- Task instructions: Write out exactly the lines from the line with "build_front()" through the line with "if empty is", including both, and nothing more.

- Data lines:
[Start]
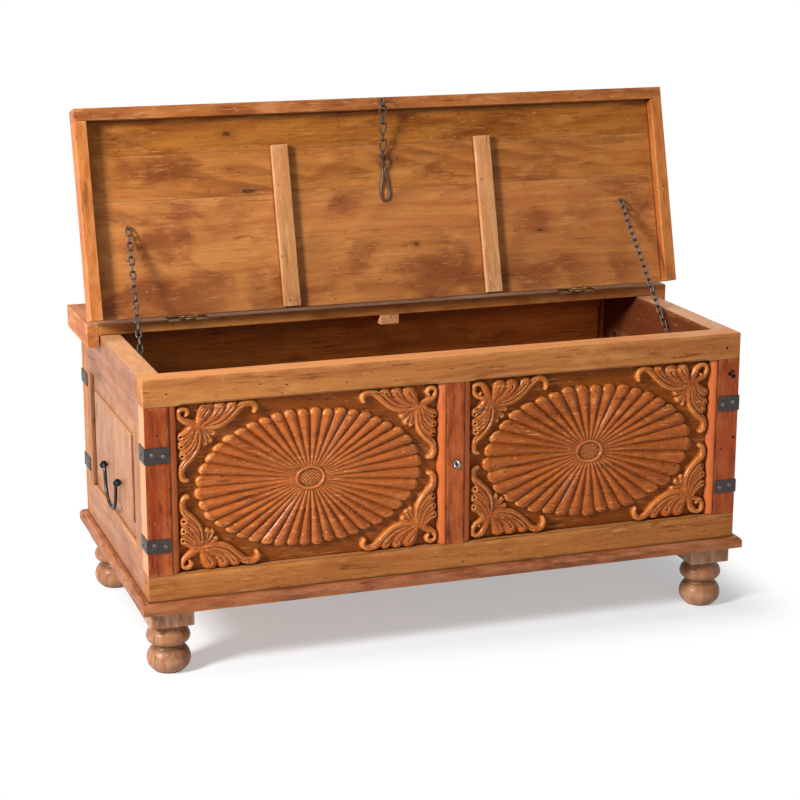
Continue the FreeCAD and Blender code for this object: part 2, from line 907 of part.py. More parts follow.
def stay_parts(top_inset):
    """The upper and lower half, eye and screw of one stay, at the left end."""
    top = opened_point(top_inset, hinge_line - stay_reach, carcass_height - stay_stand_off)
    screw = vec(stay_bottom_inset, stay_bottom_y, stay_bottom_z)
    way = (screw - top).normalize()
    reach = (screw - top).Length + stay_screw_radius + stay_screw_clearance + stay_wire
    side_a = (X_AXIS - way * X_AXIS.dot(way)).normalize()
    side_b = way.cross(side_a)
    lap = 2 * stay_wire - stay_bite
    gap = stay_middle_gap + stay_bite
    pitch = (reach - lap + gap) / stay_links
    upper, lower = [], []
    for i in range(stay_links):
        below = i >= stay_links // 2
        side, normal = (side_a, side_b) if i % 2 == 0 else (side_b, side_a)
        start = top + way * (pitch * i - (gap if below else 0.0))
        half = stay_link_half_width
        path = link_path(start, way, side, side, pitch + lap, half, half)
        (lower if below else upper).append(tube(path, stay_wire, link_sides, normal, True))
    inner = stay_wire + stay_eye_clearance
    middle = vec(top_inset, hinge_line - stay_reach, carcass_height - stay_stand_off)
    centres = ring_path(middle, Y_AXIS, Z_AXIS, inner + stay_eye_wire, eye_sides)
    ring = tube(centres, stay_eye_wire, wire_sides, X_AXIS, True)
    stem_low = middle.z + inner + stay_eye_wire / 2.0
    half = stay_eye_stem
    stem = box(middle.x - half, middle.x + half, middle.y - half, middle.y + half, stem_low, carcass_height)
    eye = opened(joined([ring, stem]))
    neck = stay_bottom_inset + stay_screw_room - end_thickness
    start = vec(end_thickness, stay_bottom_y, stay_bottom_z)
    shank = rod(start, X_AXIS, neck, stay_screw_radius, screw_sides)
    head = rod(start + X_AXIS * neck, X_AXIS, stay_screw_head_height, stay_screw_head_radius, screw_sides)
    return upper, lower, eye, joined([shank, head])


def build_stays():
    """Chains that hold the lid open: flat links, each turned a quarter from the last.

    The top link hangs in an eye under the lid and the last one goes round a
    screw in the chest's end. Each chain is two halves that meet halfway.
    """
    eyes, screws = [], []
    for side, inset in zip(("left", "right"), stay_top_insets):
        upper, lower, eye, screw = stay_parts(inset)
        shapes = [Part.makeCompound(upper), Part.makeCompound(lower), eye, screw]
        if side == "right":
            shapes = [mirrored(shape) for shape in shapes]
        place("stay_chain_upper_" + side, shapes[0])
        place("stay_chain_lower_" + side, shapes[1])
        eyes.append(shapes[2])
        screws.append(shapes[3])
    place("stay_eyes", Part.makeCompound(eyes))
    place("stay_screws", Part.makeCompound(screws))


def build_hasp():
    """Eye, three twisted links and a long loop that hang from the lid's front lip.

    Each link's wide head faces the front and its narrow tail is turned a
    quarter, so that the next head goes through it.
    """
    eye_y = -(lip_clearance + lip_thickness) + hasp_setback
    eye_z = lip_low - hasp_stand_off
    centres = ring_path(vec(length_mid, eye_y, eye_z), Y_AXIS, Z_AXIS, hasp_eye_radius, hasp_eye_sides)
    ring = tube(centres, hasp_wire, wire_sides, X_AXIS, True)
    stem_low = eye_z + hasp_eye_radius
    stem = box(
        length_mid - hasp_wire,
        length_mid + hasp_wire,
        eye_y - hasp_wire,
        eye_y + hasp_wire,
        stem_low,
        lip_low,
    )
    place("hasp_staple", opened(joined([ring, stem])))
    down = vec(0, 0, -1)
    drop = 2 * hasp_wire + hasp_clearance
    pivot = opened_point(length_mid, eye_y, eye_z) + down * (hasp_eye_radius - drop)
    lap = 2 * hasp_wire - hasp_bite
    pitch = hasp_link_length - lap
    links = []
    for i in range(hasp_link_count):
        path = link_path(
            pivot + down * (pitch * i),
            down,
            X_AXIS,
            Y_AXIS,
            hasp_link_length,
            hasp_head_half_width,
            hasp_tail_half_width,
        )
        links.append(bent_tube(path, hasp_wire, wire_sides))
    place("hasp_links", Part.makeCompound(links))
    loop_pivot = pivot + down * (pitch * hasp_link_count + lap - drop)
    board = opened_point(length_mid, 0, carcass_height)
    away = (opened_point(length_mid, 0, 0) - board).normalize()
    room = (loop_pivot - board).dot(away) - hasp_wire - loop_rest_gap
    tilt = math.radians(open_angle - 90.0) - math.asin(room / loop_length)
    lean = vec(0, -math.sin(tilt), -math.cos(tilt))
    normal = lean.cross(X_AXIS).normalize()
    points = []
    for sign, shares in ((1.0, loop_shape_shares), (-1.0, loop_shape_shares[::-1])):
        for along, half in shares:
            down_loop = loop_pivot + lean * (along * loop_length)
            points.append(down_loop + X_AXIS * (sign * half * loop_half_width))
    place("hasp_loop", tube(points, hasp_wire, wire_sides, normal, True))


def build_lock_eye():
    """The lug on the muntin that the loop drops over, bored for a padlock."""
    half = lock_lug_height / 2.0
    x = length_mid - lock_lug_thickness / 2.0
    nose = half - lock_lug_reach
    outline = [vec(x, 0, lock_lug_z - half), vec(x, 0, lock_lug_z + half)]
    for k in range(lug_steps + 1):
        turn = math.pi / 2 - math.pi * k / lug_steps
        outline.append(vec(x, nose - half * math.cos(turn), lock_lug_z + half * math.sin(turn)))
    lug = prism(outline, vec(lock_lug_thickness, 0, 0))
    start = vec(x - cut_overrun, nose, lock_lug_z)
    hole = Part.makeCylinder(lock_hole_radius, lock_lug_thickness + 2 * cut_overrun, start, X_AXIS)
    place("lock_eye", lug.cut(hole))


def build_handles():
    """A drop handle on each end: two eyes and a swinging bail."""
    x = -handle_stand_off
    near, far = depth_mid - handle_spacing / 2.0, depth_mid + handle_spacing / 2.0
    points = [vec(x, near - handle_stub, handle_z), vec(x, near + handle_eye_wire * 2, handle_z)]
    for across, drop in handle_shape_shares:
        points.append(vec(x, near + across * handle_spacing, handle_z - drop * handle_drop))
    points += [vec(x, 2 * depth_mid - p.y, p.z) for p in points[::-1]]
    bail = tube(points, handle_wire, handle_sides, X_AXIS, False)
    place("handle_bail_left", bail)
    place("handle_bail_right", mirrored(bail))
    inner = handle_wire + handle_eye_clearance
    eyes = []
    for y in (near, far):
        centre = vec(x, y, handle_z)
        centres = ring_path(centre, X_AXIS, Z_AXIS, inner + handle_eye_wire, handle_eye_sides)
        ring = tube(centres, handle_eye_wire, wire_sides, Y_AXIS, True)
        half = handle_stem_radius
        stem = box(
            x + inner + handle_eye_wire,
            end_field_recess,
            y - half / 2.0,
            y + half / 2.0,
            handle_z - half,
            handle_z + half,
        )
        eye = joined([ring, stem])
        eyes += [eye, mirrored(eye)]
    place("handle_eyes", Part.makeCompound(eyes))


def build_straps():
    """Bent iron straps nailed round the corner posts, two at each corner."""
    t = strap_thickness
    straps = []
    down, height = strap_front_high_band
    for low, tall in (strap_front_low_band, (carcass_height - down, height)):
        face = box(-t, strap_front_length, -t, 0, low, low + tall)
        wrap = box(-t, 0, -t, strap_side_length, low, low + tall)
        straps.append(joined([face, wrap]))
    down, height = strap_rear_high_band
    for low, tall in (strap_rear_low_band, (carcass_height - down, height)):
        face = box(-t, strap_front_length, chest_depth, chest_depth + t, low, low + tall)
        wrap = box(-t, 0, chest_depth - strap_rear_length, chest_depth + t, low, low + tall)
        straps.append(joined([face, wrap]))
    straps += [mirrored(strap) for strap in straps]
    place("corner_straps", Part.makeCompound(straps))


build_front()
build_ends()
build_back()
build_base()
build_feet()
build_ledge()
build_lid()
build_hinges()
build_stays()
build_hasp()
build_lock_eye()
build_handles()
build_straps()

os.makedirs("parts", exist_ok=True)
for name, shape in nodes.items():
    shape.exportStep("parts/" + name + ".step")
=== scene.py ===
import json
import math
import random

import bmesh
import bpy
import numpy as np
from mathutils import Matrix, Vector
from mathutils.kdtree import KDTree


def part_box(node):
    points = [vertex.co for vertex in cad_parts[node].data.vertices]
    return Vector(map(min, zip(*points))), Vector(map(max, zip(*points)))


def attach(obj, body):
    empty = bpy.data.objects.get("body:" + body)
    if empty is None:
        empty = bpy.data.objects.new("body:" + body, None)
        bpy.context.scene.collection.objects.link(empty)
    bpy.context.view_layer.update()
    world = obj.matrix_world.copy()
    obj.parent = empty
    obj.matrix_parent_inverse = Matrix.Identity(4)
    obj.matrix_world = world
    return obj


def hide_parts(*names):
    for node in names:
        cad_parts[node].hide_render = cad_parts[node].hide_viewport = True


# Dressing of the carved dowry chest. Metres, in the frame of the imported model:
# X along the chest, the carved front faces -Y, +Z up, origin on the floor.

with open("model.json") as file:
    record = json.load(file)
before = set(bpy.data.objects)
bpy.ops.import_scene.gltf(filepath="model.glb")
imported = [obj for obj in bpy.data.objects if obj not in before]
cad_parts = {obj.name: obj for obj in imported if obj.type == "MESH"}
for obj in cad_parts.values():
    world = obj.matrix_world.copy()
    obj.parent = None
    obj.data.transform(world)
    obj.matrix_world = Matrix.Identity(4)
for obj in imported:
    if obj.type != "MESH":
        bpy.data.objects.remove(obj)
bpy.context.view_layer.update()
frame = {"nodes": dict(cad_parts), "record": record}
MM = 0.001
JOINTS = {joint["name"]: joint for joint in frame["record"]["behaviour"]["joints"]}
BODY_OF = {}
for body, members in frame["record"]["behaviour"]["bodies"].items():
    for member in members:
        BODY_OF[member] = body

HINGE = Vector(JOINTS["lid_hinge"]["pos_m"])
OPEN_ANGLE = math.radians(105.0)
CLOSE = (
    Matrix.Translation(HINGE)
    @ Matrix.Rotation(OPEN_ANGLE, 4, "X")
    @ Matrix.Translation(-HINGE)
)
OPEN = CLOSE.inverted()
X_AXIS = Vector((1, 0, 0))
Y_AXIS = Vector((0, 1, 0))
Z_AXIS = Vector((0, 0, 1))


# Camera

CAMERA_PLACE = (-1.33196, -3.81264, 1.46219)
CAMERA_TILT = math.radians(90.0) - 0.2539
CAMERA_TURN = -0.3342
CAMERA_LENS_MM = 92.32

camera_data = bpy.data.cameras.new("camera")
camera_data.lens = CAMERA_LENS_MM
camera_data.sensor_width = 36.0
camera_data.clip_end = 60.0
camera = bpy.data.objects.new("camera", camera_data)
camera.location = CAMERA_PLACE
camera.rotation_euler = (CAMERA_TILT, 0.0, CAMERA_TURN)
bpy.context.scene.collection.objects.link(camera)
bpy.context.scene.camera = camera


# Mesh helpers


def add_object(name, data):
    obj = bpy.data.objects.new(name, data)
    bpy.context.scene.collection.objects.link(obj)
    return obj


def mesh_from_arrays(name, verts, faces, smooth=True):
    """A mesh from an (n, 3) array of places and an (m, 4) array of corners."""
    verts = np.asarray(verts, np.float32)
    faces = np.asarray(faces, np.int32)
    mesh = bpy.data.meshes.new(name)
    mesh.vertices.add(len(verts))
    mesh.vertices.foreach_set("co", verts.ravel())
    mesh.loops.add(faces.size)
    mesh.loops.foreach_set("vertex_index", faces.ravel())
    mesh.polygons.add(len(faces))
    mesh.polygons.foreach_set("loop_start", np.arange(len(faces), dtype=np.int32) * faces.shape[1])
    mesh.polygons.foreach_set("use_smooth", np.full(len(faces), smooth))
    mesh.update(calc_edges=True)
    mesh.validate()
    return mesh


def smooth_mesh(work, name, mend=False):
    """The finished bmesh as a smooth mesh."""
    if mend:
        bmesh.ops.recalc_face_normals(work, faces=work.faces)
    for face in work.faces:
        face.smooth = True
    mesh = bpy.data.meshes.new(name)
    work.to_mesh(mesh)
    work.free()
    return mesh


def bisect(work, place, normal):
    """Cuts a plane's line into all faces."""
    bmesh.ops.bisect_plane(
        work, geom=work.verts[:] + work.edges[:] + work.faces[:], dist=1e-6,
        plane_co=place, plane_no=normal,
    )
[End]
- Full output:
build_front()
build_ends()
build_back()
build_base()
build_feet()
build_ledge()
build_lid()
build_hinges()
build_stays()
build_hasp()
build_lock_eye()
build_handles()
build_straps()

os.makedirs("parts", exist_ok=True)
for name, shape in nodes.items():
    shape.exportStep("parts/" + name + ".step")
=== scene.py ===
import json
import math
import random

import bmesh
import bpy
import numpy as np
from mathutils import Matrix, Vector
from mathutils.kdtree import KDTree


def part_box(node):
    points = [vertex.co for vertex in cad_parts[node].data.vertices]
    return Vector(map(min, zip(*points))), Vector(map(max, zip(*points)))


def attach(obj, body):
    empty = bpy.data.objects.get("body:" + body)
    if empty is None:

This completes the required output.